Putting the best possible spin on this, the Marriott lawyers may just have seen themselves as mitigating the damage by showing that Andrews’ entire life has not been ruined. Torts law is complicated and sometimes takes these perverse turns. At the same time, we could read this a different way, and some obviously have.

Commentators like Kuntz would have us believe Andrews can’t really have been harmed given that she is rich, famous, and privileged. There are two ways to read this, and both are frankly awful.

We’ve reached the point where some are happy to assume that every woman in the world should be willing to take her clothes off for money.

One is that privileged people just aren’t entitled to ordinary human respect or decency. Only protected classes deserve that. In this vein, we might connect Andrews’ case to Bernie Sanders’ recent declaration that white people can’t really know what it’s like to “live in a ghetto” or be poor. She’s a rich, white woman with a cool career, so who cares if horny adolescents the nation over are drooling over her naked pictures? Get over it.
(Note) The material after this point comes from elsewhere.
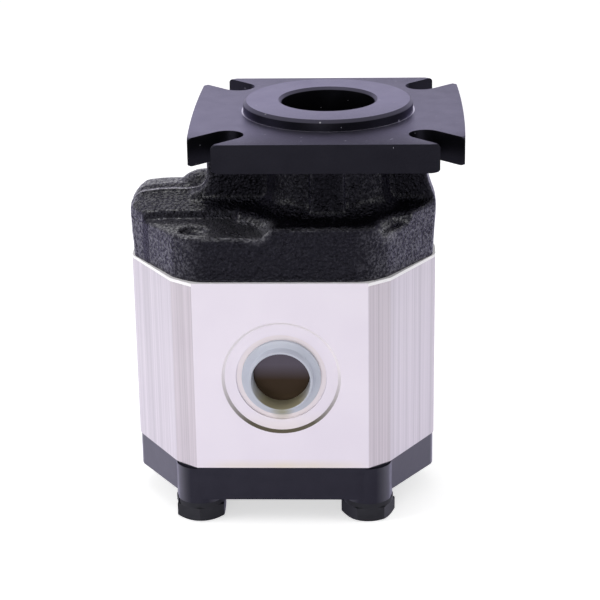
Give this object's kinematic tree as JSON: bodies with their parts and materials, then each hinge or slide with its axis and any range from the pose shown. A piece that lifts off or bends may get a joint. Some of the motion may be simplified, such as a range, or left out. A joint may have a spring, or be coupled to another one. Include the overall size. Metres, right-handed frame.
{
  "type": "external gear pump",
  "caption": "Flange-mounted external gear pump: aluminium body with side ports, black cast covers, square slotted flange with pilot ring, and meshed gears inside.",
  "frame": {"origin": "centre of the pilot ring in the mounting face of the flange, on the drive shaft's axis", "axes": "+Z leaves the mounting face along the shaft axis, +X runs along the body away from the idler gear, -Y is the side of the port that the picture shows"},
  "size_m": [0.1176, 0.0926, 0.1483],
  "materials": {
    "cast_front": "as cast, phosphated black",
    "cast_rear": "as cast, phosphated black",
    "body_aluminium": "extruded, milled port faces",
    "gear_steel": "ground",
    "block_aluminium": "machined",
    "bush_bronze": "lined bearing bronze",
    "seal_rubber": "moulded nitrile rubber",
    "backup_plastic": "moulded polyamide",
    "ring_steel": "phosphated spring steel",
    "plug_plastic": "translucent moulded polyethylene",
    "bolt_black": "black oxide",
    "washer_black": "black oxide",
    "pin_steel": "ground"
  },
  "bodies": {
    "housing": {"front_cover": "cast_front", "pump_body": "body_aluminium", "rear_cover": "cast_rear", "front_bearing_block": "block_aluminium", "rear_bearing_block": "block_aluminium", "drive_front_bush": "bush_bronze", "drive_rear_bush": "bush_bronze", "idler_front_bush": "bush_bronze", "idler_rear_bush": "bush_bronze", "front_axial_seal": "seal_rubber", "rear_axial_seal": "seal_rubber", "front_backup_ring": "backup_plastic", "rear_backup_ring": "backup_plastic", "front_body_seal": "seal_rubber", "rear_body_seal": "seal_rubber", "shaft_seal": "seal_rubber", "seal_retaining_ring": "ring_steel", "front_port_plug": "plug_plastic", "rear_port_plug": "plug_plastic", "housing_bolts": "bolt_black", "spring_washers": "washer_black", "dowel_pins": "pin_steel"},
    "drive_gear": {"drive_gear_shaft": "gear_steel"},
    "idler_gear": {"idler_gear_shaft": "gear_steel"}
  },
  "joints": [
    {"name": "drive_spin", "type": "hinge", "parent": "housing", "child": "drive_gear", "pos_m": [0, 0, 0], "axis": [0, 0, 1], "continuous": true},
    {"name": "idler_spin", "type": "hinge", "parent": "housing", "child": "idler_gear", "pos_m": [-0.033, 0, 0], "axis": [0, 0, 1], "continuous": true}
  ],
  "couplings": [
    {"joint": "idler_spin", "follows": "drive_spin", "ratio": -1}
  ]
}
Here’s another way you could read it (insinuated both by Marriott’s attorneys and by Kuntzman). Why should Andrews be so indignant over this incident when it may have helped vault her to the top? Michael David Barrett stalked her and humiliated her before the entire country, and now she’s a success! Be grateful, Erin Andrews! This one pervy stalker may have been better than a roomful of agents!

In other words, we’ve reached the point where some are happy to assume that every woman in the world should be willing to take her clothes off for money.

Our outrage-meters are so tapped out by now that I feel ridiculous writing that this argument is “an insult to women everywhere.” But isn’t it, really? Any girl who had the experience of being spied on in the shower (perhaps by a brother’s friend or a middle-school miscreant) can remember how violated she felt.

Andrews got that experience times 17 million. Who cares if it helped her career? In our oversexed world, it’s just taken for granted now that we’re all society’s showgirls, waiting for the right price?

It may not be a good thing that gargantuan legal judgments are one of our society’s favorite ways of making a moral statement. But so it is, and in this case, a decisive statement was warranted. Robbing a woman of her modesty is deeply wrong, as a fundamental violation of her dignity. People who are trying to trivialize that should be ashamed of themselves.